PROBLEM TO SOLVE => Take the lines from the beginning of the data below through the line holding "return WAVE_STOP[0] +" and return exactly those.

□ □ □ □

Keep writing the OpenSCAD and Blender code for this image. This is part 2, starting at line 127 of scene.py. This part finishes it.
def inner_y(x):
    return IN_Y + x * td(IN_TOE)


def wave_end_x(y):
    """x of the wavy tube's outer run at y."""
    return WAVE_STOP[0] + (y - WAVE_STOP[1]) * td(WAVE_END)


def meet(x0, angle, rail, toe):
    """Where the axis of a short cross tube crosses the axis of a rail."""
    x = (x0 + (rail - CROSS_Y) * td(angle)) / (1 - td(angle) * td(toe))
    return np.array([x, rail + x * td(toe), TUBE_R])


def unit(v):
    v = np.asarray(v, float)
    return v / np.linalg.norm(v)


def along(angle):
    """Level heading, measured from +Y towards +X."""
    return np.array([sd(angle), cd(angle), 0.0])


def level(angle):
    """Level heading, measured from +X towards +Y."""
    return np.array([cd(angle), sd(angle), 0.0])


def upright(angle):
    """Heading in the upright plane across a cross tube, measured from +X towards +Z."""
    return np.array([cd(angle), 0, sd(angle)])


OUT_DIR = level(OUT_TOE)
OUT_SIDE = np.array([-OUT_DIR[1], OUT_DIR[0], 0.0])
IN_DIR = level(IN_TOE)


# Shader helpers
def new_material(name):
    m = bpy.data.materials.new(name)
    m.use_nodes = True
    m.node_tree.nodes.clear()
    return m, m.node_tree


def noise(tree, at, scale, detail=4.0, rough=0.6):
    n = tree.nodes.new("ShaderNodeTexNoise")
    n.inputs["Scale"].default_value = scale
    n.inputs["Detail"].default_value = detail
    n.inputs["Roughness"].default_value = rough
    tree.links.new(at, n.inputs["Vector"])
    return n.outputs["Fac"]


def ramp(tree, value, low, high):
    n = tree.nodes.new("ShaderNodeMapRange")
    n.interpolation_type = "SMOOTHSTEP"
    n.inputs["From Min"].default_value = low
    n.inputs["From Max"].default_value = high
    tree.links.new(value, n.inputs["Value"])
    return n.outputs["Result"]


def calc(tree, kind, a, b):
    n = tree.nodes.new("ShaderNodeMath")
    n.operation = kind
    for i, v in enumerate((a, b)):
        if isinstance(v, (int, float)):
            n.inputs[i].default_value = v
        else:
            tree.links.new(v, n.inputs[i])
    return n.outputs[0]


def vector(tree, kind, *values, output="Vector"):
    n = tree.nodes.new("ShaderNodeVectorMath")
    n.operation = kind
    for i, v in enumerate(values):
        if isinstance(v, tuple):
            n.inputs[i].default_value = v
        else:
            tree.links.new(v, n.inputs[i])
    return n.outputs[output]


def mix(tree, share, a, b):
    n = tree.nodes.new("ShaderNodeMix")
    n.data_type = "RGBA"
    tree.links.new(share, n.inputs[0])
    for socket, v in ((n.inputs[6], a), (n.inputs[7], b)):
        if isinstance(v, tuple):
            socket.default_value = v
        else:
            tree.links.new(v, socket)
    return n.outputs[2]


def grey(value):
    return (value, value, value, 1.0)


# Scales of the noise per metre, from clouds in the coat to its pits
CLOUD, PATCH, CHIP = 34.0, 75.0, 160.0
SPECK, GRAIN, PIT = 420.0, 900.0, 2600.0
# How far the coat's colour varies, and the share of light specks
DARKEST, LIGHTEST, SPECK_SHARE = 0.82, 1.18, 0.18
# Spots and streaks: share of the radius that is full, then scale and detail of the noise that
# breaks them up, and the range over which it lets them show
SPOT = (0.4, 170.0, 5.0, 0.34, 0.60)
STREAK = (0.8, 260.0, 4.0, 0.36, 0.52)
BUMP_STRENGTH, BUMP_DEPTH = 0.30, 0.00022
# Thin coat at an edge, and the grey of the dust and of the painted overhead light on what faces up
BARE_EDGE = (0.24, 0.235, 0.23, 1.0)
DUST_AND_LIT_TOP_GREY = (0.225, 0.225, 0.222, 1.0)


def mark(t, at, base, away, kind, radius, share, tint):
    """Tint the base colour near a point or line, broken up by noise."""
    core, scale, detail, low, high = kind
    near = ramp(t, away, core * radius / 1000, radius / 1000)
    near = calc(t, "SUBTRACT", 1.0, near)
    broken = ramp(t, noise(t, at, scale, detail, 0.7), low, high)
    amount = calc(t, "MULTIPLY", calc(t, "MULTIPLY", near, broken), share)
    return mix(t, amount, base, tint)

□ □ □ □

SOLUTION TO THIS PROBLEM =>
Keep writing the OpenSCAD and Blender code for this image. This is part 2, starting at line 127 of scene.py. This part finishes it.
def inner_y(x):
    return IN_Y + x * td(IN_TOE)


def wave_end_x(y):
    """x of the wavy tube's outer run at y."""
    return WAVE_STOP[0] + (y - WAVE_STOP[1]) * td(WAVE_END)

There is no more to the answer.